US Congressman Ed Royce claimed many Somali pirates are in league with the terror group al-Shabaab, which has spoken of a "sea jihad" and has opened a marine office to co-ordinate with pirates. The Kenyan government estimates 30 per cent of the ransoms are channelled to al-Shabaab.
During the congressional hearing, Mr Wechsler admitted the US needed more intelligence on the links. "[Intelligence] on this issue is much less than any of us would like. As we see it now, we believe the terrorists and the pirates are not operationally or organisationally aligned, though there is an element of coercion that results in pirate revenues going to al-Shabaab."
There are fears that many hostages are suffering sadistic abuse at the hands of their captors. According to a report, The Human Cost of Somali Piracy, published this month, hostages were severely beaten, dragged underwater and forced to undergo elaborate mock executions.
"There is a genuine fear that abuse and even torture will be used with increasing frequency to provide additional leverage during ransom negotiations," the report says. "It appears almost certain that piracy attacks will increase, numbers of hostages will increase, and the violence will increase as a result of the growing danger and complexity of Somali piracy."
Attempts to increase security on ships will also increase risks to crews, the report says. "A development that may increase the risk to seafarers is that increasing numbers of vessels are now carrying private armed security guards to counter pirate attacks. While this tactic is largely successful and increasingly supported by ship owners and flag states, pirates are returning fire and engaging in shootouts with armed personnel."
Jon Whitlow of the International Transport Workers' Federation said: "We would prefer military personnel but there aren't enough available. We recognise that some ship owners, to protect the seafarers, have put on private armed guards ... It is regrettable the industry has felt the need to respond in this way. It is because the international community, the governments, especially the flag states, have done nothing to address the situation and provide protection to people on vessels flying their flag."
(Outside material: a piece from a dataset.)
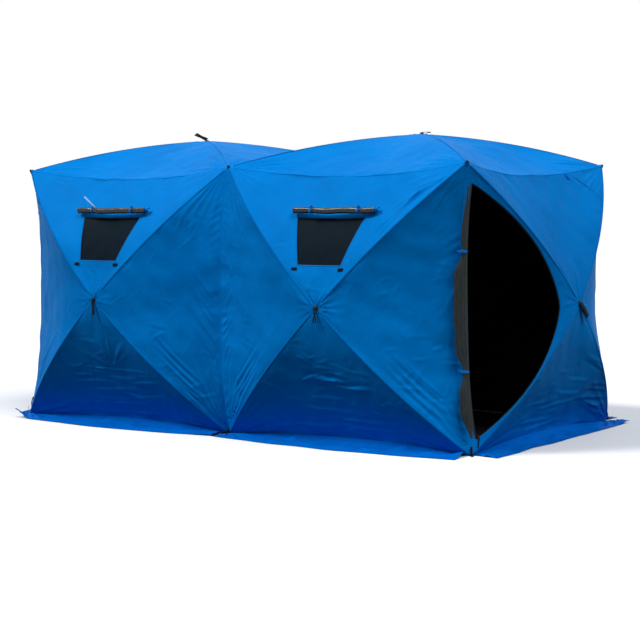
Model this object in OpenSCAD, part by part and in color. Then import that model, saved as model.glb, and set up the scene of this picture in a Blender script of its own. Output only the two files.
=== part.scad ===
// Pop-up ice fishing shelter: two square bays of coated fabric in one long hut, held out by
// bent poles. Every wall and roof bay has a hub at its middle, pushed outwards, and four poles
// that run from the hub to the bay's corners. Millimetres, +Z up, front wall facing -Y.
// The origin is on the ground, in the middle of the base.

/* [Overall] */
// Length of the base, two bays
base_length = 3620; // [2900:10:4400]
// Width of the base
base_width = 1850; // [1500:10:2250]
// Height of the roof's corners
corner_height = 1730; // [1450:10:2100]
// How far each end leans in at its top corners
end_lean = 38; // [0:1:80]
// How far each long side leans in at its top corners
side_lean = 19; // [0:1:60]

/* [Hubs] */
// Height of the wall hubs
wall_hub_height = 862; // [700:1:1050]
// How far the roof hubs stand above the roof's corners
roof_rise = 212; // [120:1:320]
// How far the hubs of the long walls stand out past the base line
side_bulge = 299; // [150:1:400]
// How far the hubs of the end walls stand out past the base line
end_bulge = 247; // [150:1:400]
// Radius of a hub's core
hub_radius = 27; // [22:1:40]
// Thickness of a hub's core
hub_thickness = 16; // [12:1:20]
// Length of a hub's sleeve, which holds the end of a pole
sleeve_length = 46; // [30:1:80]
// Thickness of a sleeve's wall
sleeve_wall = 2.6; // [2:0.1:4]
// How far inside the hub's rim a sleeve starts
sleeve_inset = 6; // [4:1:10]
// Solid length of a sleeve before the pole's end
sleeve_floor = 8; // [4:1:12]

/* [Poles] */
// Radius of a fibreglass pole
pole_radius = 5.5; // [4:0.1:7]
// How far a pole of a long wall bends away from its straight line
side_pole_bend = 78; // [30:1:110]
// The same for an end wall
end_pole_bend = 64; // [30:1:110]
// The same for the roof
roof_pole_bend = 37; // [15:1:80]
// Gap between a pole and the fabric over it
pole_gap = 7; // [6:0.5:12]
// Gap all round a pole in its sleeve
sleeve_gap = 0.5; // [0.3:0.1:1]
// Gap between a fitting and what it lies loosely against
loose_gap = 3; // [2:0.5:4]

/* [Fabric] */
// Thickness of the fabric panels
fabric = 4; // [3:0.5:8]
// How far a panel dips between its two poles
panel_dip = 35; // [0:1:60]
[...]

Ministers hope that allowing commercial ships to arm themselves will undermine the growing numbers of unregulated private security firms offering protection. Critics say this has led to the waters around the Horn of Africa turning into the "Wild West on Sea". "There are hundreds of people setting up shop, some never having been aboard a ship before, much less knowing how to defend it," said John Dalby of the security company Marine Risk Management.
But private security firms argue they are merely meeting a much-needed industry demand. They point out that it is the failure of individual countries – including Britain, which has three Royal Navy ships stationed in the region – together with Nato to provide appropriate protection that has led to the rapidly expanding industry.